CD-ROM / Flash Media ( Preferred )
Creation of a bootable disk is made simple by following the Red Hat Kickstart Media Method guide available from Red Hat and their documentation.
Network ( Preferred )
A network installation is possible using NFS, BOOTP/DHCP, FTP, or HTTP protocols. Setting up an FTP server, Web Server, or DHCP/BOOTP/NFS server are outside the scope of this tutorial. Further information is available through the Red Hat Documentation.
Hard Drive ( Not Preferred )
The Kickstart file can also be available on an attached hard drive that is local to the machine currently being operated on. This requires that partitioning having been completed and that the file is made available inside the system. This method is not preferred.
You should now be able to identify and understand what a Kickstart file is, how automation simplifies the Linux installation process, and common methods by which this type of installation is performed in theory. In practice, you will need to perform your installation using the tools and methods available to you or those methods approved by the standard operating procedures as defined at your employer. Kickstart is an easy way to automate the deployment of numerous computers in a quick and easy way.

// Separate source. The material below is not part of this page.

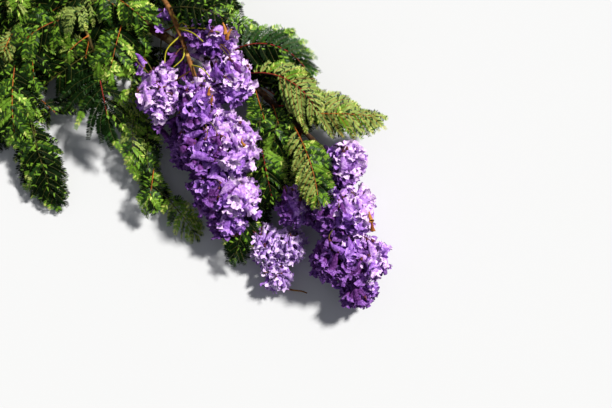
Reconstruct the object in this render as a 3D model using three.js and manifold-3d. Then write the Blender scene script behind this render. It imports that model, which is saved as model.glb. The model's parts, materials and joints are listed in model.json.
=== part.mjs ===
// A flowering jacaranda branch, cut from its tree and lying on level ground.
// Millimetres, +Z up. Places are measured on a drawing sheet whose X runs right and whose Y runs up,
// seen from above, with heights over the ground. The whole branch is centred on the origin at the end.

import * as THREE from "three";
import { mergeVertices } from "three/addons/utils/BufferGeometryUtils.js";
import Module from "manifold-3d";

const wasm = await Module();
wasm.setup();

// The middle of the branch's outline on the drawing sheet
const SHEET_CENTRE = new THREE.Vector3(228, -128, 0);

// Clearance where one piece meets another, and the smallest height of anything over the ground
const GAP = 0.4;
const GROUND_CLEARANCE = 0.3;

// Each limb is one tapering stem along a cubic curve: four control points, and its first and last radius
const LIMBS = {
  bough: { route: [[28, 133, 10.3], [105, 28, 16], [235, -66, 46], [343, -108, 56]], radii: [10, 4.6] },
  stem_a: { route: [[138, 24, 27], [222, 50, 44], [238, 0, 92], [278, -118, 98]], radii: [4.2, 2.8] },
  branch_b: { route: [[344, -109, 56], [385, -150, 62], [425, -185, 64], [456, -213, 62]], radii: [4.6, 3] },
  branch_c: { route: [[352, -118, 50], [376, -190, 48], [343, -260, 40], [353, -322, 34]], radii: [3, 2] },
  branch_left: { route: [[66, 86, 16], [16, 60, 42], [8, -50, 46], [36, -150, 42]], radii: [3.6, 1.8] },
  branch_middle: { route: [[108, 44, 21], [98, 0, 46], [122, -40, 54], [132, -78, 54]], radii: [3, 1.8] },
  branch_low: { route: [[193, -25, 34.8], [188, -95, 38], [196, -195, 32], [226, -274, 26]], radii: [2.8, 1.6] },
  twig_tip: { route: [[392, -404, 14], [404, -410, 12], [416, -408, 10], [430, -413, 9]], radii: [1.6, 1] },
};
const LIMB_SIDES = 8;
const LIMB_STEPS = 8;

// Masses of blossom: the middle of each, and its half sizes along X, Y and Z
const BLOSSOMS = {
  blossom_a_top: { centre: [298, -54, 92], half: [37, 28, 34] },
  blossom_a_left: { centre: [224, -132, 76], half: [34, 39, 34] },
  blossom_a_right: { centre: [326, -113, 84], half: [32, 37, 35] },
  blossom_a_centre: { centre: [279, -150, 84], half: [30, 40, 38] },
  blossom_a_waist: { centre: [309, -206, 62], half: [60, 46, 62] },
  blossom_a_low: { centre: [315, -263, 54], half: [54, 42, 54] },
  blossom_a_end: { centre: [317, -302, 36], half: [30, 31, 34] },
  blossom_a_shade: { centre: [264, -200, 42], half: [26, 38, 36] },
  blossom_b_top: { centre: [485, -230, 66], half: [33, 31, 36] },
  blossom_b_left: { centre: [414, -290, 42], half: [24, 27, 32] },
  blossom_b_middle: { centre: [475, -298, 56], half: [53, 40, 56] },
  blossom_b_low: { centre: [488, -363, 48], half: [61, 42, 50] },
  blossom_b_end: { centre: [502, -408, 32], half: [30, 21, 29] },
  blossom_c_stem: { centre: [367, -342, 27], half: [21, 24, 24] },
  blossom_c_side: { centre: [403, -345, 24], half: [25, 21, 22] },
  blossom_c_end: { centre: [386, -386, 20], half: [19, 22, 19] },
  bloom_by_bough: { centre: [199, -88, 58], half: [12, 15, 12] },
  bloom_by_stem: { centre: [228, -26, 64], half: [11, 17, 12] },
};
const BLOSSOM_DETAIL = 2;
const SMALL_BLOSSOM_DETAIL = 1;
const SMALL_BLOSSOM_SIZE = 26;
const BLOSSOM_UNEVENNESS = 0.07;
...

It can also be used in conjunction with Virtualization to allow you to quickly build virtual machines when necessary.
- Kickstart and Preconfiguration are two common methods to automate the installation of Linux.
- The four sections of a Kickstart file are commands, pre, post, and packages.
- Two methods to create a Kickstart file are system-config-kickstart or by hand in a text editor.
- Do by practice. (Try using the system-config-kickstart)
- Do by practice. (Try editing a template or making your own in VIM)
- The three methods to deploy a Kickstart file are Media, Network, or Hard drive based.